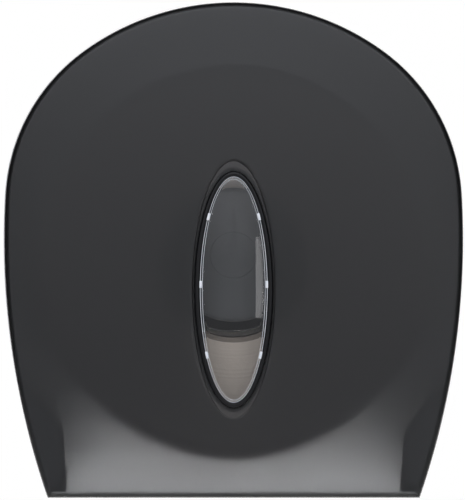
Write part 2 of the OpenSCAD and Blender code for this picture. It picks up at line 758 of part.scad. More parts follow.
base_plate();
left_cheek();
right_cheek();
cheek_screws();
left_tear_bar();
right_tear_bar();
left_hinge_pin();
right_hinge_pin();
hub_post();
post_screws();
hub_washer();
hub_screw();
lock_strike();
strike_screws();
hub();
hub_cap();
paper_roll();
roll_core();
front_cover();
left_hinge_lug();
right_hinge_lug();
window_bezel();
window_lens();
lock_barrel();
lock_nut();
lock_plug();
lock_cam();
cam_screw();
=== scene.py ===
from math import atan2, cos, hypot, pi, radians, sin, sqrt, tau

import bmesh
import bpy
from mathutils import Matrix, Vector


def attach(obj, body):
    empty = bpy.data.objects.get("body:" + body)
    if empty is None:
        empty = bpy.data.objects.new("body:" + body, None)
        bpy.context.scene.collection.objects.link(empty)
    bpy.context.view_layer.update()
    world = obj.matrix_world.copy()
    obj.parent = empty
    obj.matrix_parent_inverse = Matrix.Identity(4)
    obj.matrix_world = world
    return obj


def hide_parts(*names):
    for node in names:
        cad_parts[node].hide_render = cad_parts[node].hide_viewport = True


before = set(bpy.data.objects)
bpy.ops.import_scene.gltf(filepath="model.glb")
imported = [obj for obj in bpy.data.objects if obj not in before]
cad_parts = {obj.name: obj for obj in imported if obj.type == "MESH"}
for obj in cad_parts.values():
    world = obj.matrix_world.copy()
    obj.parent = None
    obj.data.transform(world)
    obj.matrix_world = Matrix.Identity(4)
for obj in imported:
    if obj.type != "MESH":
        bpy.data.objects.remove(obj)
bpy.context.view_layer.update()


# --- Camera ---
# The photograph is taken almost square on, through a long lens, from a trace to the left and above.
# It is 465 by 500 pixels, and one pixel is 0.575 mm at the front of the cover.

pixel = 0.0005752
photo_wide, photo_high = 465, 500
hub_column, hub_row = 233.7, 255
cover_face = -0.132
aim = Vector(((photo_wide / 2 - hub_column) * pixel, cover_face, (hub_row - photo_high / 2) * pixel))
camera_turn = radians(-0.35)
camera_rise = radians(0.2)
camera_away = 10.0

bpy.ops.object.select_all(action="DESELECT")
bpy.ops.object.camera_add()
camera = bpy.context.object
level_back = cos(camera_rise)
back = Vector((sin(camera_turn) * level_back, -cos(camera_turn) * level_back, sin(camera_rise)))
camera.location = aim + back * camera_away
camera.rotation_euler = (-back).to_track_quat("-Z", "Y").to_euler()
camera.data.lens = camera.data.sensor_width * camera_away / (photo_high * pixel)
camera.data.clip_end = 100
bpy.context.scene.camera = camera
bpy.context.scene.view_settings.view_transform = "Standard"


# --- Studio ---
# A white backdrop stands behind the dispenser and a pale floor lies under it, in a dim room. The
# wall behind the camera is bright above and to both sides, which is what the cover's gloss shows.
# Strip lights stand beside the camera, with softboxes above and below and one panel to the right.

def add(tree, kind, settings=(), **inputs):
    """Adds a node: settings are its own, and an input is a value or another node's output."""
    made = tree.nodes.new("ShaderNode" + kind)
    for name, value in dict(settings).items():
        setattr(made, name, value)
    for name, value in inputs.items():
        socket = made.inputs[int(name[1:]) if name[1:].isdigit() else name.replace("_", " ")]
        if isinstance(value, bpy.types.NodeSocket):
            tree.links.new(value, socket)
        else:
            socket.default_value = value
    return made.outputs[0] if made.outputs else None


def linear(code):
    """An sRGB hex colour as the linear colour that a shader takes."""
    parts = [int(code[i:i + 2], 16) / 255 for i in (0, 2, 4)]
    return [*(p / 12.92 if p <= 0.04045 else ((p + 0.055) / 1.055) ** 2.4 for p in parts), 1]


world = bpy.data.worlds.new("Cyclorama")
world.use_nodes = True
bpy.context.scene.world = world
sky = world.node_tree
sky.nodes.clear()
add(sky, "LightPath")
ray = sky.nodes[-1].outputs
add(sky, "TexCoord")
add(sky, "SeparateXYZ", Vector=sky.nodes[-1].outputs["Generated"])
axes = sky.nodes[-1].outputs

# the backdrop, and the room, which lights the dispenser more than it shows in its gloss
behind = add(sky, "MapRange", Value=axes["Y"], From_Min=0.6, From_Max=0.92, To_Min=0, To_Max=1)
room = add(sky, "MapRange", Value=ray["Is Diffuse Ray"], To_Min=0.1, To_Max=0.35)
backdrop = add(sky, "MapRange", Value=behind, To_Min=room, To_Max=1.2)

# the wall behind the camera: dark where the camera stands, bright above it and to both sides
near_camera = add(sky, "MapRange", Value=axes["Y"], From_Min=-0.76, From_Max=-0.84, To_Min=0, To_Max=1)
above = add(sky, "MapRange", Value=axes["Z"], From_Min=0.02, From_Max=0.22, To_Min=0.35, To_Max=1.42)
across = add(sky, "Math", {"operation": "ABSOLUTE"}, _0=axes["X"])
beside = add(sky, "MapRange", Value=across, From_Min=0.38, From_Max=0.46, To_Min=0, To_Max=0.88)
not_low = add(sky, "MapRange", Value=axes["Z"], From_Min=-0.15, From_Max=0.1, To_Min=0, To_Max=1)
beside = add(sky, "Math", {"operation": "MULTIPLY"}, _0=beside, _1=not_low)
wall_level = add(sky, "Math", {"operation": "MAXIMUM"}, _0=above, _1=beside)
wall_light = add(sky, "Math", {"operation": "MULTIPLY"}, _0=near_camera, _1=wall_level)

# the camera sees plain white, and so do gloss and clear plastic where they show the backdrop
level = add(sky, "Math", {"operation": "ADD"}, _0=backdrop, _1=wall_light)
soft = add(sky, "Background", Color=linear("EEF1F8"), Strength=level)
white = add(sky, "Background", Color=linear("FFFFFF"), Strength=1.0)
mirrored = add(
    sky, "Math", {"operation": "MAXIMUM"}, _0=ray["Is Glossy Ray"], _1=ray["Is Transmission Ray"])
mirrored = add(sky, "Math", {"operation": "MULTIPLY"}, _0=mirrored, _1=behind)
seen = add(sky, "Math", {"operation": "MAXIMUM"}, _0=ray["Is Camera Ray"], _1=mirrored)
add(sky, "OutputWorld", Surface=add(sky, "MixShader", Fac=seen, _1=soft, _2=white))


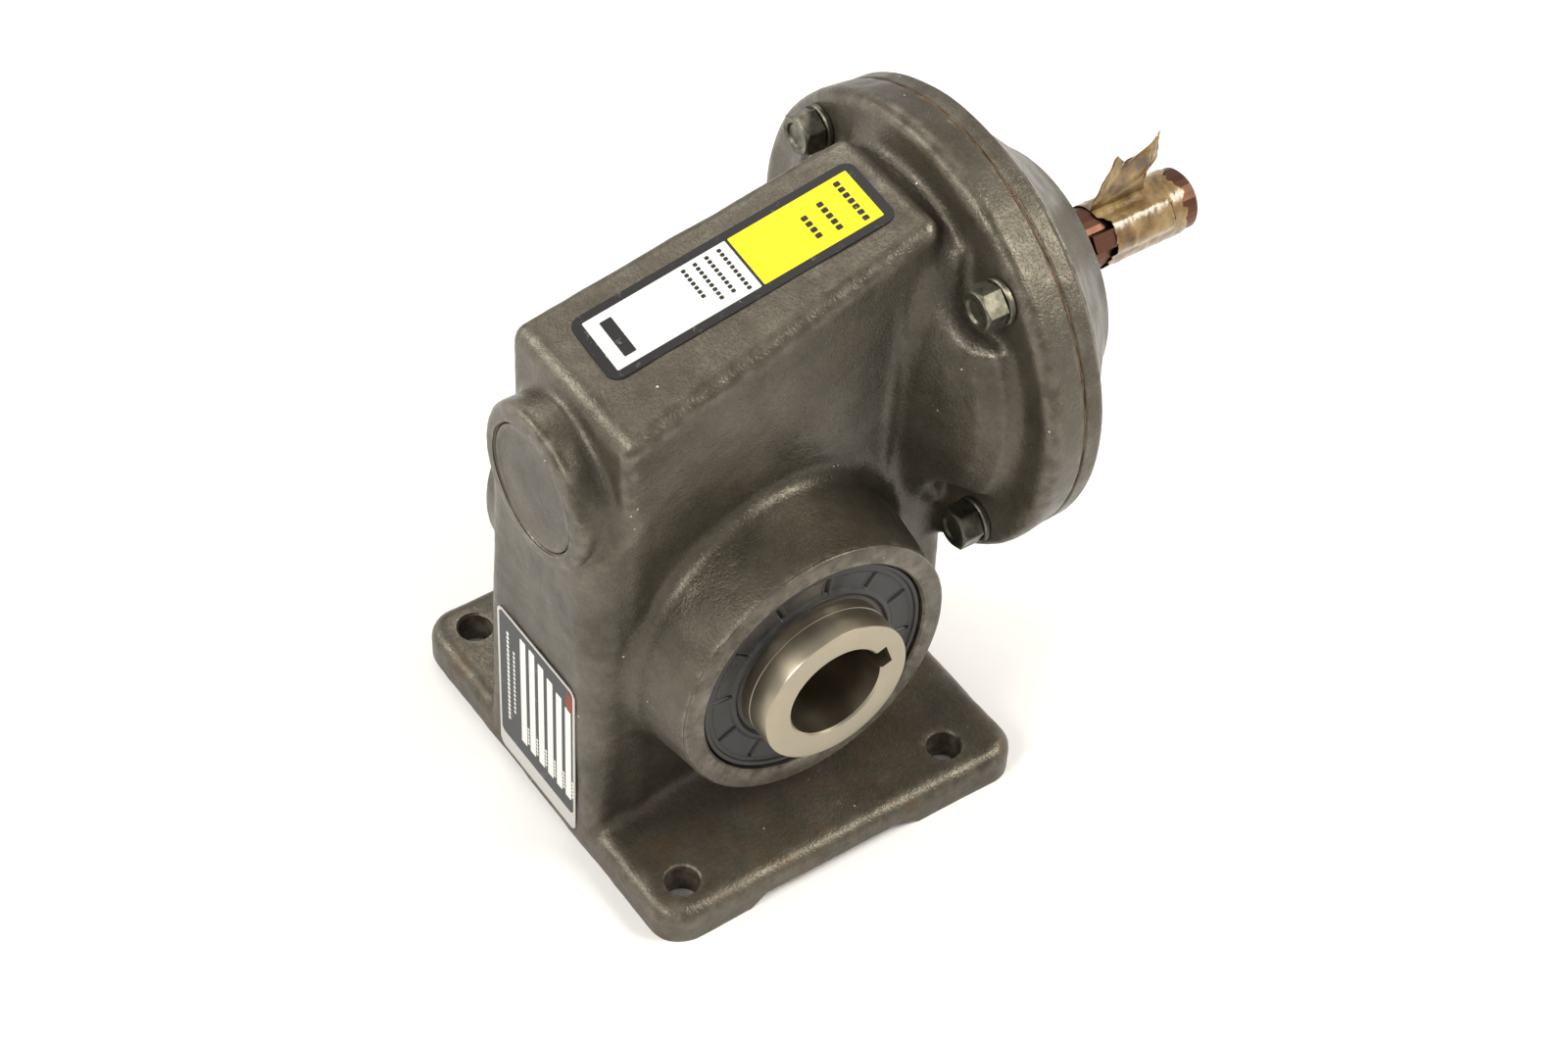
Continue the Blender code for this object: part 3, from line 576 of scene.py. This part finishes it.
paint = paint_material()
steel = metal_material("turned_steel_look", (0.37, 0.325, 0.25), 0.30, 5200.0, OUTPUT_Z, "X")
shaft_steel = metal_material("shaft_steel_look", (0.13, 0.062, 0.042), 0.36, 5200.0, WORM_Z, "Y",
                             (0.05, 0.03, 0.022))
ground_steel = metal_material("bearing_steel_look", (0.62, 0.62, 0.61), 0.16, 7000.0, OUTPUT_Z, "X")
bronze = metal_material("bronze_look", (0.64, 0.42, 0.18), 0.3, 4000.0, OUTPUT_Z, "X", (0.4, 0.2, 0.08))
zinc = zinc_material()
rubber = rubber_material()
fibre = fibre_material()
paper = paper_material()
sheet_metal = print_material("plate_metal_look", (0.62, 0.61, 0.58), 0.34, 0.85)
plate_ink = print_material("plate_ink", (0.045, 0.047, 0.05), 0.4)
plate_field = print_material("plate_field", (0.66, 0.66, 0.63), 0.4)
plate_stain = print_material("plate_stain", (0.20, 0.055, 0.035), 0.6)
sticker_black = print_material("sticker_black", (0.016, 0.016, 0.017), 0.38)
sticker_white = print_material("sticker_white", (0.62, 0.62, 0.60), 0.36, scuff=(0.6, 0.58, 0.5))
sticker_yellow = print_material("sticker_yellow", (0.74, 0.62, 0.012), 0.36, scuff=(0.55, 0.42, 0.03))


# The casting and what is bolted to it

def casting():
    """The housing, its skin grown from rounded shapes and its machined faces cut flat."""
    low = (-FOOT_X - 3.0, CAP_FACE_Y - 3.0, -5.0)
    high = (FOOT_X + 3.0, FLANGE_Y + 4.5, WORM_Z + FLANGE_R + 5.0)
    points, quads = surface_net(casting_distance, low, high, CELL)
    points, normal = settle(points, quads, casting_distance)
    uneven = ripple(points, SEED, 14, 22.0, 0.10) + ripple(points, SEED + 1, 24, 5.0, 0.035)
    points = points + normal * np.clip(uneven, -0.25, 0.25)[:, None]
    thing = make("casting", points, quads, paint)
    return cut(thing, machining(), 30)


def edge_cutter(axis, centre, r, face, outward, size):
    """Rounds the rim of a turned face."""
    inner = [(r - size - 0.02, face + outward * 3.0)]
    for turn in map(math.radians, (0, 22, 45, 68, 90)):
        inner.append((r - size * (1 - math.sin(turn)), face - outward * size * (1 - math.cos(turn))))
    outer = [(r + 4.0, face - outward * size), (r + 4.0, face + outward * 3.0)]
    return turned("cutter", axis, centre, inner + outer, None, 160, ring=True)


def hole(axis, centre, r, start, end, count=96, lip=0.0):
    """A plain bore, opened out by a small chamfer at its end."""
    outward = 1.0 if end > start else -1.0
    mouth = r + lip + 0.001
    profile = [(r, start), (r, end - outward * lip), (mouth, end), (mouth, end + outward * 6.0)]
    return turned("cutter", axis, centre, profile, None, count)


def machining():
    """Everything that is cut out of the casting."""
    output = (0, 0, OUTPUT_Z)
    worm = (0, 0, WORM_Z)
    cutters = [block((-80, -70, -20), (80, 90, 0)), block((-80, FLANGE_Y, 20), (80, 90, 190))]
    for side in (1, -1):
        near, far = sorted((side * BOSS_X, side * (BOSS_X + 6)))
        cutters.append(block((near, -45, 12), (far, 45, 110)))
        cutters.append(edge_cutter("X", output, BOSS_R_FACE, side * BOSS_X, side, 0.7))
        cutters.append(hole("X", output, SEAL_R + 0.35, side * 19.6, side * BOSS_X, 160, 0.5))
        for y in (-HOLE_Y, HOLE_Y):
            worn = [(HOLE_R + 0.5, -5), (HOLE_R + 0.5, 0.0), (HOLE_R, 0.5), (HOLE_R, 9.1),
                    (HOLE_R + 0.5, 9.62), (HOLE_R + 0.6, 16)]
            cutters.append(turned("cutter", "Z", (side * HOLE_X, y, 0), worn, None, 64))
        low, high = sorted((side * (FOOT_X - 22), side * (FOOT_X + 5)))
        cutters.append(lofted("cutter", [
            [(low, -27.0, -1.0), (high, -27.0, -1.0), (high, 26.0, -1.0), (low, 26.0, -1.0)],
            [(low, -21.0, 3.4), (high, -21.0, 3.4), (high, 19.5, 3.4), (low, 19.5, 3.4)]], None))
    cutters.append(turned("cutter", "X", output, [(27.0, -30), (27.0, 30)], None, 96))
    cutters.append(turned("cutter", "Y", worm, [(42.0, SEAT_Y + 2.3), (42.0, 80)], None, 128))
    cutters.append(room())
    cutters.append(hole("Y", worm, CAP_R + 0.18, -34.2, CAP_FACE_Y, 128, 0.35))
    cutters.append(turned("cutter", "Y", worm, [(12.0, -36), (12.0, -30)], None, 64))
    cutters.append(edge_cutter("Y", worm, FLANGE_R, FLANGE_Y, 1, 0.5))
    return cutters


def room():
    """The hollow that the wheel turns in."""
    loops = []
    sections = ((-43.5, 52.0, 14.0, 0.0), (-43.5, 52.0, 62.0, 0.0), (-43.5, 56.0, 76.0, 0.0),
                (-43.5, 56.0, 90.0, 0.0), (-34.4, 56.0, 104.0, 0.0),
                (-34.4, 56.0, TOP_Z - 7.0, TOP_SLOPE))
    for y0, y1, level, slope in sections:
        loop = []
        for x, y in ((-1, y0), (1, y0), (1, y1), (-1, y1)):
            width = BODY_X - 5.0 - BODY_TAPER * (y + 40.0)
            loop.append((x * width, y, level + slope * (y - TOP_Y)))
        loops.append(loop)
    bearing_block = turned("cutter", "Y", (0, 0, WORM_Z), [(19.5, -60), (19.5, -32)], None, 64)
    return cut(lofted("cutter", loops, None), [bearing_block])


def cast_skin(r, t, turn):
    """A little unevenness for a turned piece that is cast."""
    spot = np.array([place("Y", (0, 0, WORM_Z), r, t, turn)])
    lift = float(ripple(spot, SEED + 4, 8, 20.0, 0.07)[0]) - 0.12
    return r + lift, t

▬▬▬

§ **EXERCISE AIM**: Only the lines running from the line with "Continue the Blender" through the line with "# The casting and what is bolted to it" should be repeated, exactly and with both ends kept.

§ **RESPONSE BELOW**:
Continue the Blender code for this object: part 3, from line 576 of scene.py. This part finishes it.
paint = paint_material()
steel = metal_material("turned_steel_look", (0.37, 0.325, 0.25), 0.30, 5200.0, OUTPUT_Z, "X")
shaft_steel = metal_material("shaft_steel_look", (0.13, 0.062, 0.042), 0.36, 5200.0, WORM_Z, "Y",
                             (0.05, 0.03, 0.022))
ground_steel = metal_material("bearing_steel_look", (0.62, 0.62, 0.61), 0.16, 7000.0, OUTPUT_Z, "X")
bronze = metal_material("bronze_look", (0.64, 0.42, 0.18), 0.3, 4000.0, OUTPUT_Z, "X", (0.4, 0.2, 0.08))
zinc = zinc_material()
rubber = rubber_material()
fibre = fibre_material()
paper = paper_material()
sheet_metal = print_material("plate_metal_look", (0.62, 0.61, 0.58), 0.34, 0.85)
plate_ink = print_material("plate_ink", (0.045, 0.047, 0.05), 0.4)
plate_field = print_material("plate_field", (0.66, 0.66, 0.63), 0.4)
plate_stain = print_material("plate_stain", (0.20, 0.055, 0.035), 0.6)
sticker_black = print_material("sticker_black", (0.016, 0.016, 0.017), 0.38)
sticker_white = print_material("sticker_white", (0.62, 0.62, 0.60), 0.36, scuff=(0.6, 0.58, 0.5))
sticker_yellow = print_material("sticker_yellow", (0.74, 0.62, 0.012), 0.36, scuff=(0.55, 0.42, 0.03))


# The casting and what is bolted to it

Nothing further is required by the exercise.